* Instruction:
Return, word for word, the lines from the line holding "items = make_bodice_front(satin, channel, binding)" through the line holding "in imported if". Include both end lines and no others.

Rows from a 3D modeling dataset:
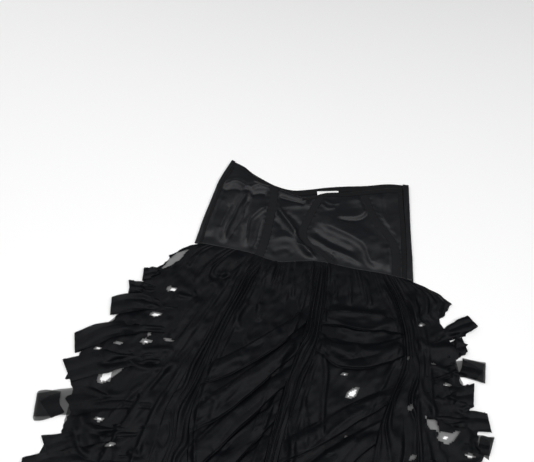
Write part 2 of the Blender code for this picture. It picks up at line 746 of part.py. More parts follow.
def make_strip(name, strip, side, chiffon):
    """Side strip that leaves the skirt, folds under at its tip and comes back along the ground."""
    sign = -1.0 if side == "left" else 1.0

    def place(t):
        x = lerp(strip.root_x, strip.tip_x, t)
        down = lerp(strip.root_down, strip.tip_down, t) + strip.sag * math.sin(math.pi * t)
        return x, down

    tip = place(1.0)
    inner = place(1.0 - HEADING_STEP)
    run = math.hypot(tip[0] - inner[0], tip[1] - inner[1])
    forward = ((tip[0] - inner[0]) / run, (tip[1] - inner[1]) / run)
    floor = STRIP_WALL / 2
    radius = (TAB_TOP - floor) / 2
    back = return_length(side, tip, forward, strip.width / 2)
    route = []
    for k in range(STRIP_STEPS + 1):
        t = k / STRIP_STEPS
        x, down = place(t)
        outside = ease((abs(x) - abs(outline_x(side, down))) / EDGE_RISE + 1.0)
        rest = skirt_base(x, down) + STRIP_GAP + STRIP_WALL / 2
        lift = strip.lift * math.sin(math.pi * min(t / LIFT_END, 1.0))
        route.append((x, down, lerp(rest, TAB_TOP, outside), lift * (1.0 - outside)))
    end = route[-1]
    for k in range(1, TURN_STEPS + 1):
        angle = math.pi * k / TURN_STEPS
        reach = radius * math.sin(angle)
        height = floor + radius + radius * math.cos(angle)
        route.append((end[0] + forward[0] * reach, end[1] + forward[1] * reach, height, 0.0))
    for k in range(1, RETURN_STEPS + 1):
        reach = -back * k / RETURN_STEPS
        route.append((end[0] + forward[0] * reach, end[1] + forward[1] * reach, floor, 0.0))
    points = []
    order = range(STRIP_CELLS, -1, -1) if side == "right" else range(STRIP_CELLS + 1)
    for i in order:
        across = i / STRIP_CELLS
        for k, (x, down, z, lift) in enumerate(route):
            spread = strip.width * (across - 0.5)
            if k <= STRIP_STEPS:
                t = k / STRIP_STEPS
                spread *= lerp(ROOT_WIDTH, 1.0, t)
                near = place(max(t - HEADING_STEP, 0.0))
                far = place(min(t + HEADING_STEP, 1.0))
                size = math.hypot(far[0] - near[0], far[1] - near[1])
                heading = ((far[0] - near[0]) / size, (far[1] - near[1]) / size)
            else:
                heading = forward
            px = x - sign * heading[1] * spread
            pdown = down + sign * heading[0] * spread
            points.append((px, -pdown, z + lift * across**STRIP_LIFT_POWER))
    width = len(route)
    return thick_sheet(name, points, STRIP_CELLS + 1, width, STRIP_WALL, chiffon)


def settle(items):
    """Move everything so that the origin is under the middle of the dress, on the ground."""
    corners = [v.co for item in items for v in item.data.vertices]
    middle_x = (min(c.x for c in corners) + max(c.x for c in corners)) / 2
    middle_y = (min(c.y for c in corners) + max(c.y for c in corners)) / 2
    for item in bpy.context.scene.objects:
        item.location = (-middle_x, -middle_y, 0.0)


def main():
    """Build the dress."""
    for item in list(bpy.data.objects):
        bpy.data.objects.remove(item)
    satin = new_material("black_satin", (0.012, 0.012, 0.014), 0.38, 0.2)
    channel = new_material("black_boning_tape", (0.008, 0.008, 0.010), 0.85, 0.0)
    binding = new_material("black_binding", (0.009, 0.009, 0.011), 0.90, 0.1)
    chiffon = new_material("black_chiffon", (0.007, 0.007, 0.008), 0.80, 0.1)
    label = new_material("white_label", (0.85, 0.85, 0.85), 0.70, 0.0)

    items = make_bodice_front(satin, channel, binding)
    items += make_bodice_back(satin, binding, label)
    items.append(make_skirt_front(chiffon))
    items.append(make_skirt_back(chiffon))
    for swag in MIDDLE_SWAGS:
        items.append(make_swag(swag, "a", "b", chiffon))
    for swag in RIGHT_SWAGS:
        items.append(make_swag(swag, "b", "c", chiffon))
    for k, strip in enumerate(LEFT_STRIPS, 1):
        items.append(make_strip(f"strip_left_{k:02d}", strip, "left", chiffon))
    for k, strip in enumerate(RIGHT_STRIPS, 1):
        items.append(make_strip(f"strip_right_{k:02d}", strip, "right", chiffon))
    settle(items)


main()
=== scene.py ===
"""Looks of a strapless dress laid flat: creased satin bodice, gathered chiffon skirt, draped swags
and folded side strips.

Tables are in millimetres and count from the middle of the waist seam: +Y to the neck, "down" to
the hem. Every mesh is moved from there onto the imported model.
"""
import math
from collections import namedtuple

import bpy
import numpy as np
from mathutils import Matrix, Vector


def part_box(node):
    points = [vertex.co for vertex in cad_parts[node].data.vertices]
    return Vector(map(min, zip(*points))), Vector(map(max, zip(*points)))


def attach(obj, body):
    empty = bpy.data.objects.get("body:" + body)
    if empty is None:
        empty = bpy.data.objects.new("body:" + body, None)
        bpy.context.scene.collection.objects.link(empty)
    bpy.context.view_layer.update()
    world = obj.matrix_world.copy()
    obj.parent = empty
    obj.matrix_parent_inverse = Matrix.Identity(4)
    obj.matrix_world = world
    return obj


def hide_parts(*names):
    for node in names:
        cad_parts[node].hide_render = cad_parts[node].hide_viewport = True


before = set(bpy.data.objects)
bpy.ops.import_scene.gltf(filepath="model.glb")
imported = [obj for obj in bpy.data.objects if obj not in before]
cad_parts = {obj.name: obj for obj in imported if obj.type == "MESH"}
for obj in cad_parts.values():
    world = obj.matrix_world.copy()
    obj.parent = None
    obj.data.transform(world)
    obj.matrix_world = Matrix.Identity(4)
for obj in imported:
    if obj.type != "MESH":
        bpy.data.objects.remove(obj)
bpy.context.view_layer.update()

MM = 0.001

# Sizes of the model
SKIRT_LENGTH = 575.0
HEM_LEFT = -402.0
BODICE_LENGTH = 165.0
CHANNEL_WIDTH = 17.0
BINDING_WIDTH = 9.5
BINDING_START = -24.0
BACK_BINDING_WIDTH = 13.0
BACK_BINDING_ENDS = (-176.0, 178.0)
BACK_WALL = 1.4
SEAM_GAP = 0.4

# Heights of the cloth above the ground, and of the three lanes of a folded tab
BODICE_BASE = 5.75
SKIRT_BASE = 3.4
SIDE_BASE = 3.0
SKIRT_LOWEST = 1.9
BACK_LEVEL = 0.7
TAB_TOP = 6.0
TAB_MIDDLE = 2.9
TAB_FLOOR = 0.5
STRIP_LOWEST = 1.3
TAB_LOWEST = 0.3

# Swags and strips over the skirt, turned sides under the front, strip roots in the skirt
STRIP_GAP = 1.3
TURNED_DEPTH = 0.65
ROOT_DEPTH = 4.6

# Thickness of the closed shells, and how far the trims stand above the satin and crown
SATIN_SHELL = 0.5
BACK_SHELL = 0.9
TRIM_SHELL = 0.4
LABEL_SHELL = 0.3
TRIM_LIFT = 0.5
TAPE_CROWN = 0.55
BINDING_CROWN = 1.5
BACK_BINDING_CROWN = 1.3

LABEL_HALF_WIDTH = 21.5
LABEL_HALF_HEIGHT = 9.0
LABEL_MIDDLE = (25.0, 154.0)
LABEL_LEVEL = 3.6
LABEL_TILT = 12.0

# Limits that soft folds come near where they add up
RELIEF_LIMIT = 10.5
RELIEF_BEND = 7.5
SWAG_LIMIT = 13.0

# Depths below the waist where its gathers end, and where rows no longer follow the seam
GATHER_DEPTH = 96.0
SEAM_DEPTH = 90.0

SWAG_FOLD = 4.6
SWAG_TUCK = 2.0
FLUTTER_WIDTH = 26.0
NOISE_CELLS = 64

back_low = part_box("skirt_back")[0]
SHIFT = np.array([back_low[0] / MM - HEM_LEFT, back_low[1] / MM + SKIRT_LENGTH, 0.0])

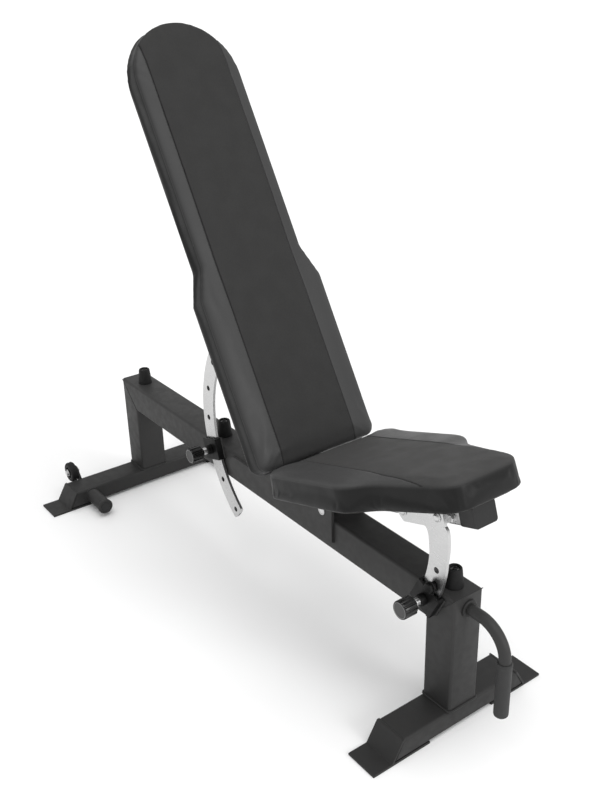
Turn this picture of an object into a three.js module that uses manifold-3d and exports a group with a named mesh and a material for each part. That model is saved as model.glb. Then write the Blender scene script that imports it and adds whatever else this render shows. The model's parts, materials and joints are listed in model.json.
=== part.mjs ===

* Response to this task:
    items = make_bodice_front(satin, channel, binding)
    items += make_bodice_back(satin, binding, label)
    items.append(make_skirt_front(chiffon))
    items.append(make_skirt_back(chiffon))
    for swag in MIDDLE_SWAGS:
        items.append(make_swag(swag, "a", "b", chiffon))
    for swag in RIGHT_SWAGS:
        items.append(make_swag(swag, "b", "c", chiffon))
    for k, strip in enumerate(LEFT_STRIPS, 1):
        items.append(make_strip(f"strip_left_{k:02d}", strip, "left", chiffon))
    for k, strip in enumerate(RIGHT_STRIPS, 1):
        items.append(make_strip(f"strip_right_{k:02d}", strip, "right", chiffon))
    settle(items)


main()
=== scene.py ===
"""Looks of a strapless dress laid flat: creased satin bodice, gathered chiffon skirt, draped swags
and folded side strips.

Tables are in millimetres and count from the middle of the waist seam: +Y to the neck, "down" to
the hem. Every mesh is moved from there onto the imported model.
"""
import math
from collections import namedtuple

import bpy
import numpy as np
from mathutils import Matrix, Vector


def part_box(node):
    points = [vertex.co for vertex in cad_parts[node].data.vertices]
    return Vector(map(min, zip(*points))), Vector(map(max, zip(*points)))


def attach(obj, body):
    empty = bpy.data.objects.get("body:" + body)
    if empty is None:
        empty = bpy.data.objects.new("body:" + body, None)
        bpy.context.scene.collection.objects.link(empty)
    bpy.context.view_layer.update()
    world = obj.matrix_world.copy()
    obj.parent = empty
    obj.matrix_parent_inverse = Matrix.Identity(4)
    obj.matrix_world = world
    return obj


def hide_parts(*names):
    for node in names:
        cad_parts[node].hide_render = cad_parts[node].hide_viewport = True


before = set(bpy.data.objects)
bpy.ops.import_scene.gltf(filepath="model.glb")
imported = [obj for obj in bpy.data.objects if obj not in before]
cad_parts = {obj.name: obj for obj in imported if obj.type == "MESH"}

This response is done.